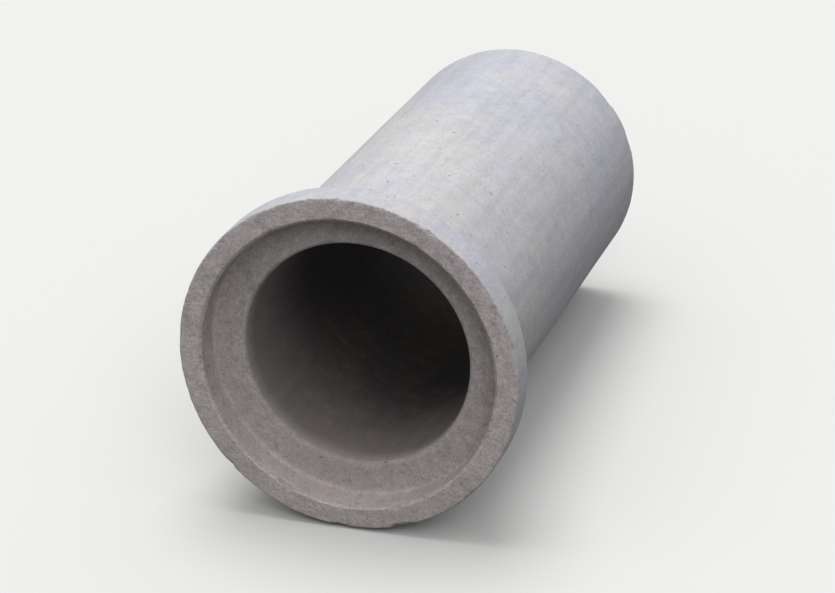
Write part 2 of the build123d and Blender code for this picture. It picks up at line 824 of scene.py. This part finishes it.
def seen_directly(finish):
    """1 for what the camera, a reflection or a see-through piece shows, and 0 for light on the pipe."""
    outputs = ("Is Camera Ray", "Is Glossy Ray", "Is Transmission Ray")
    camera, glossy, transmission = finish.node("ShaderNodeLightPath", None, None, outputs)
    return camera.larger(glossy).larger(transmission)


def floor_finish(settings):
    """A matt floor that looks pale and throws less light back on the pipe."""
    finish = Finish(bpy.data.materials.new("studio_floor"))
    colour = finish.blend(seen_directly(finish), rgba(settings.floor_bounce), rgba(settings.floor_colour))
    return finish.surface(finish.node("ShaderNodeBsdfDiffuse", None, {"Color": colour}))


def studio_sky(settings):
    """Soft light from overhead that weakens towards the horizon, behind a backdrop in the floor's colour."""
    finish = Finish(bpy.data.worlds.new("studio_sky"))
    direction = finish.node("ShaderNodeTexCoord", None, None, "Generated")
    height = finish.node("ShaderNodeSeparateXYZ", None, {0: direction}, "Z")
    span = settings.zenith_level - settings.horizon_level
    level = settings.horizon_level + height.rise(settings.horizon_height, settings.zenith_height) * span
    light = finish.node("ShaderNodeBackground", None, {"Color": rgba((1, 1, 1)), "Strength": level})
    backdrop = finish.node("ShaderNodeBackground", None, {"Color": rgba(settings.floor_colour)})
    both = {0: seen_directly(finish), 1: light, 2: backdrop}
    return finish.surface(finish.node("ShaderNodeMixShader", None, both))


def add_lamp(name, way, level, softness):
    """A lamp as far off as the sun. At level 1 it shows a colour that faces it as written."""
    lamp = bpy.data.lights.new(name, "SUN")
    lamp.energy = level * pi
    lamp.angle = softness
    holder = bpy.data.objects.new(name, lamp)
    holder.rotation_euler = Vector(way).to_track_quat("Z", "Y").to_euler()
    bpy.context.scene.collection.objects.link(holder)


def add_floor(settings):
    """A round floor that meets the backdrop far behind the pipe."""
    bm = bmesh.new()
    bmesh.ops.create_circle(bm, cap_ends=True, segments=96, radius=settings.floor_radius)
    mesh = bpy.data.meshes.new("floor")
    bm.to_mesh(mesh)
    bm.free()
    mesh.materials.append(floor_finish(settings))
    floor = bpy.data.objects.new("floor", mesh)
    bpy.context.scene.collection.objects.link(floor)


def add_camera(settings, bell):
    """A camera that stands off the bell's middle at the photograph's angle."""
    camera = bpy.data.objects.new("camera", bpy.data.cameras.new("camera"))
    bpy.context.scene.collection.objects.link(camera)
    level = cos(settings.elevation)
    way = Vector((sin(settings.azimuth) * level, -cos(settings.azimuth) * level, sin(settings.elevation)))
    camera.location = bell + way * settings.distance
    look = Vector(settings.aim) - camera.location
    camera.rotation_mode = "QUATERNION"
    camera.rotation_quaternion = look.to_track_quat("-Z", "Y") @ Quaternion((0, 0, 1), -settings.lean)
    camera.data.lens = settings.lens
    bpy.context.scene.camera = camera


class CULVERT_OT_stage(bpy.types.Operator):
    """Make the floor, the lights and the camera"""

    bl_idname = "culvert.stage"
    bl_label = "Stage"

    def execute(self, context):
        settings = context.scene.culvert_stage
        add_floor(settings)
        context.scene.world = studio_sky(settings)
        add_lamp("key", settings.key_way, settings.key_level, settings.key_softness)
        add_lamp("fill", settings.fill_way, settings.fill_level, settings.fill_softness)
        add_camera(settings, pipe_frame(context.scene.culvert_sizes).to_translation())
        context.scene.view_settings.view_transform = "Standard"
        return {"FINISHED"}


class CULVERT_PT_panel(bpy.types.Panel):
    """Lists the pieces and their sizes"""

    bl_idname = "CULVERT_PT_panel"
    bl_label = "Culvert Pipe"
    bl_space_type = "VIEW_3D"
    bl_region_type = "UI"
    bl_category = "Culvert Pipe"

    def draw(self, context):
        self.list_settings(context.scene.culvert_sizes, CULVERT_OT_pipe)
        self.list_settings(context.scene.culvert_look)
        self.list_settings(context.scene.culvert_stage, CULVERT_OT_stage)

    def list_settings(self, settings, operator=None):
        """One box with an operator's button, if there is one, and the settings below it."""
        box = self.layout.box()
        if operator:
            box.operator(operator.bl_idname)
        for name in settings.__annotations__:
            box.prop(settings, name)


classes = (
    CulvertPipeSizes,
    CulvertConcreteLook,
    CulvertStageSettings,
    CULVERT_OT_pipe,
    CULVERT_OT_stage,
    CULVERT_PT_panel,
)


def register():
    for item in classes:
        bpy.utils.register_class(item)
    bpy.types.Scene.culvert_sizes = PointerProperty(type=CulvertPipeSizes)
    bpy.types.Scene.culvert_look = PointerProperty(type=CulvertConcreteLook)
    bpy.types.Scene.culvert_stage = PointerProperty(type=CulvertStageSettings)


def unregister():
    del bpy.types.Scene.culvert_stage
    del bpy.types.Scene.culvert_look
    del bpy.types.Scene.culvert_sizes
    for item in reversed(classes):
        bpy.utils.unregister_class(item)


def main():
    register()
    bpy.ops.culvert.pipe()
    bpy.ops.culvert.stage()


if __name__ == "__main__":
    main()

━━━━━━━━

**Your goal:** Looking at the material above, please copy exactly every line from its first line through the line containing "return camera.larger(glossy).larger(transmission)", with both ends included and nothing else.

**Output:**
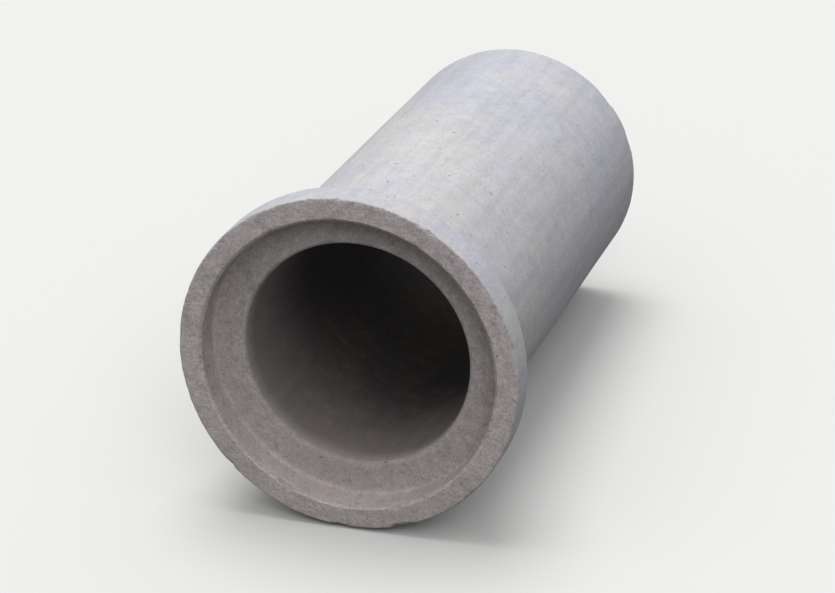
Write part 2 of the build123d and Blender code for this picture. It picks up at line 824 of scene.py. This part finishes it.
def seen_directly(finish):
    """1 for what the camera, a reflection or a see-through piece shows, and 0 for light on the pipe."""
    outputs = ("Is Camera Ray", "Is Glossy Ray", "Is Transmission Ray")
    camera, glossy, transmission = finish.node("ShaderNodeLightPath", None, None, outputs)
    return camera.larger(glossy).larger(transmission)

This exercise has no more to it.